Bleibt natür­lich die Fra­ge, wel­cher Sen­der so eine Sen­dung aus­strah­len wür­de. Wer hät­te die Eier, nicht nach drei Wochen mit nicht ganz so guten Quo­ten (denn viel­leicht irre ich mich und die rund 5.000 User, die sich die „Dai­ly Show“ online angu­cken, haben gar kei­nen Bock mehr auf das Uralt-Medi­um Fern­se­hen oder inter­es­sie­ren sich gar nicht für deut­sche Poli­tik) die gan­ze Show gleich wie­der zu kip­pen?

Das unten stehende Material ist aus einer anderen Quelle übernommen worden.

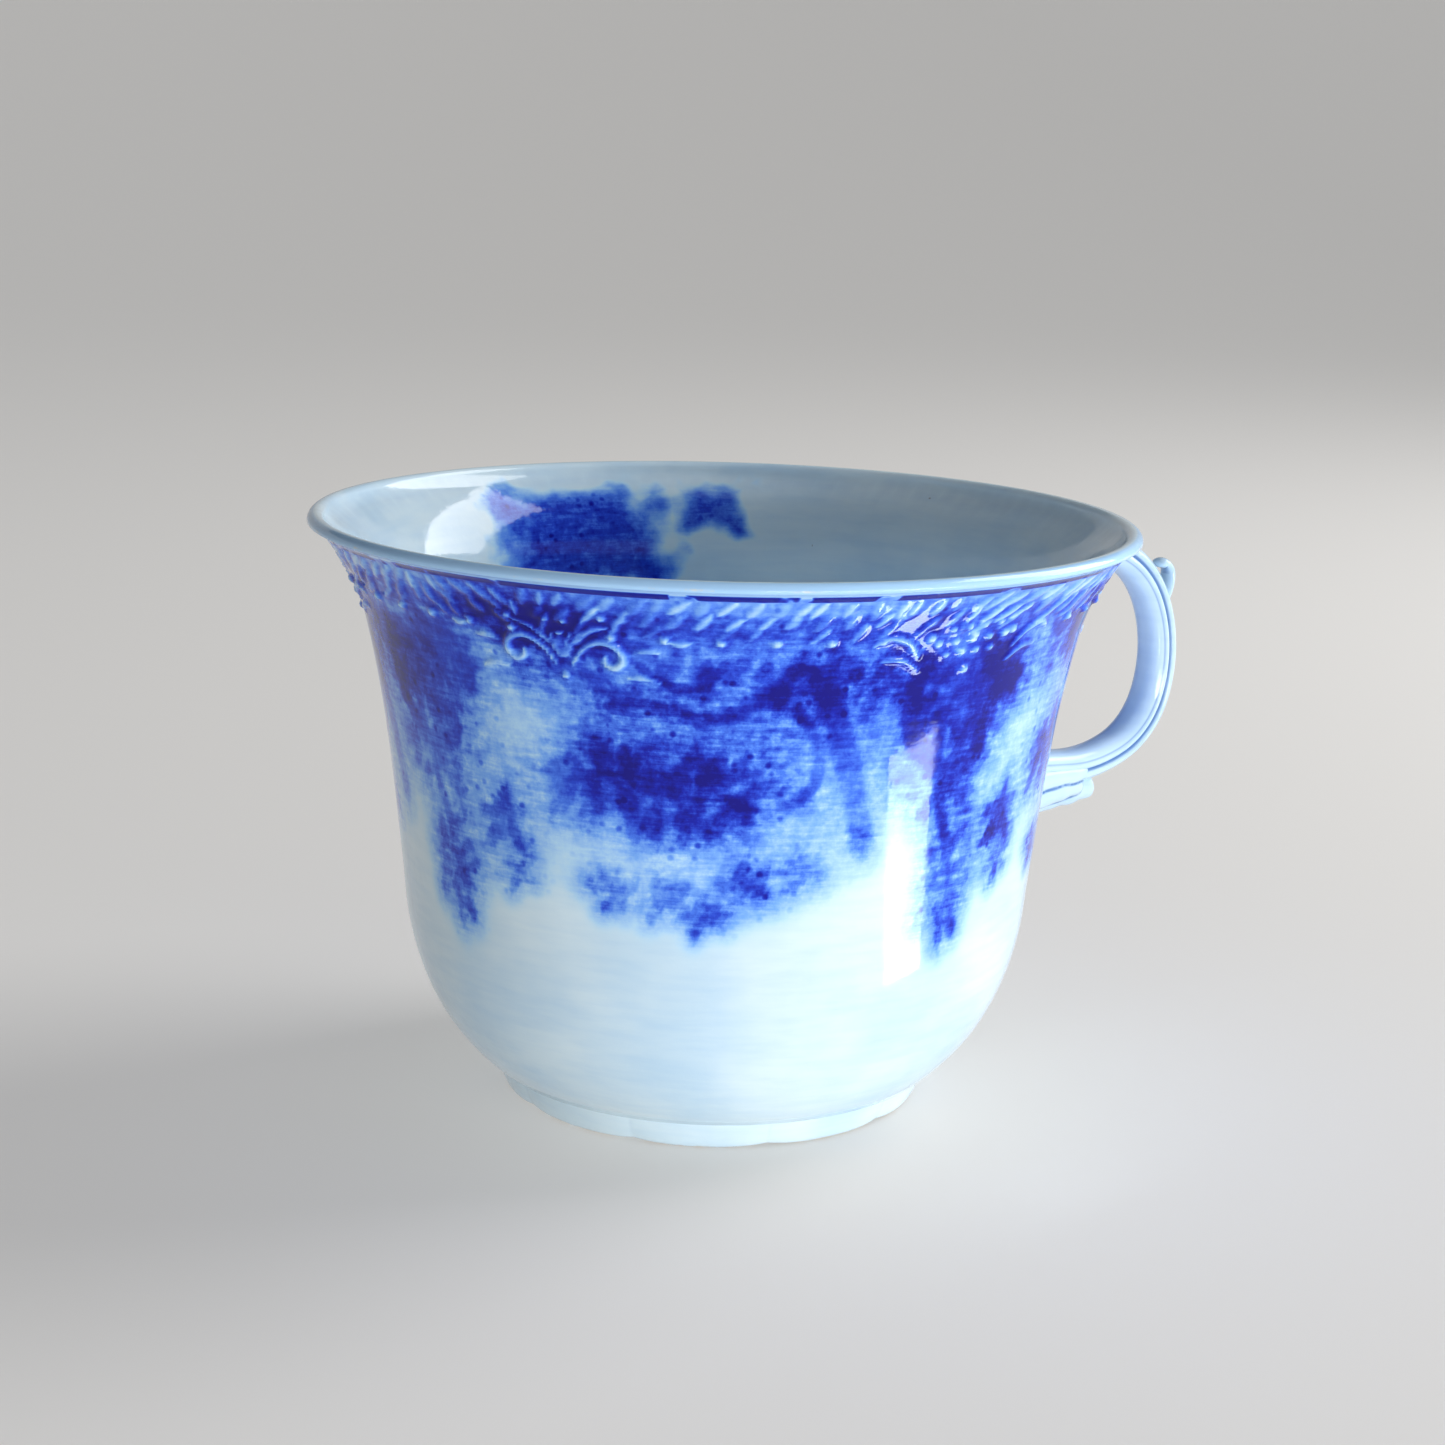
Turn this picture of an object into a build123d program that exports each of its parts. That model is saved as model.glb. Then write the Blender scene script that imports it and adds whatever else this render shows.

Wer könn­te die vie­len Redak­teu­re und Autoren, die eine sol­che Sen­dung selbst mit dem bes­ten Mode­ra­tor nun mal bräuch­te, bezah­len? Hält man sich die (sicher­lich preis­güns­ti­ge­ren) Test­bal­lons vor Augen, die der WDR im ver­gan­ge­nen Som­mer in sei­nem Spät­abend­pro­gramm los­ge­las­sen hat, scheint zumin­dest etwas Expe­ri­men­tier­freu­de und Geld vor­han­den zu sein. Viel­leicht wagt es sogar ein Pri­vat­sen­der wie Vox, der ja mit hohem Anspruch gestar­tet war und sich in den letz­ten Jah­ren als erfolg­reichs­ter Fern­seh­sen­der der zwei­ten Rei­he eta­blie­ren konn­te. Ich wür­de mich freu­en und immer ein­schal­ten!

Nach­trag 29.05.: Auf mei­ne Anfra­ge (die ich bereits eini­ge Tage vor die­sem Ein­trag hier gestellt hat­te) bestä­tig­te man mir beim deut­schen Come­dy Cen­tral, dass wei­ter­hin an einer Inte­gra­ti­on der jeweils aktu­ells­ten „Dai­ly Show“ ins Fern­seh­pro­gramm gear­bei­tet wer­de. Plä­ne, eine ähn­li­che Show für Deutsch­land zu pro­du­zie­ren, gebe es bis­her aber nicht.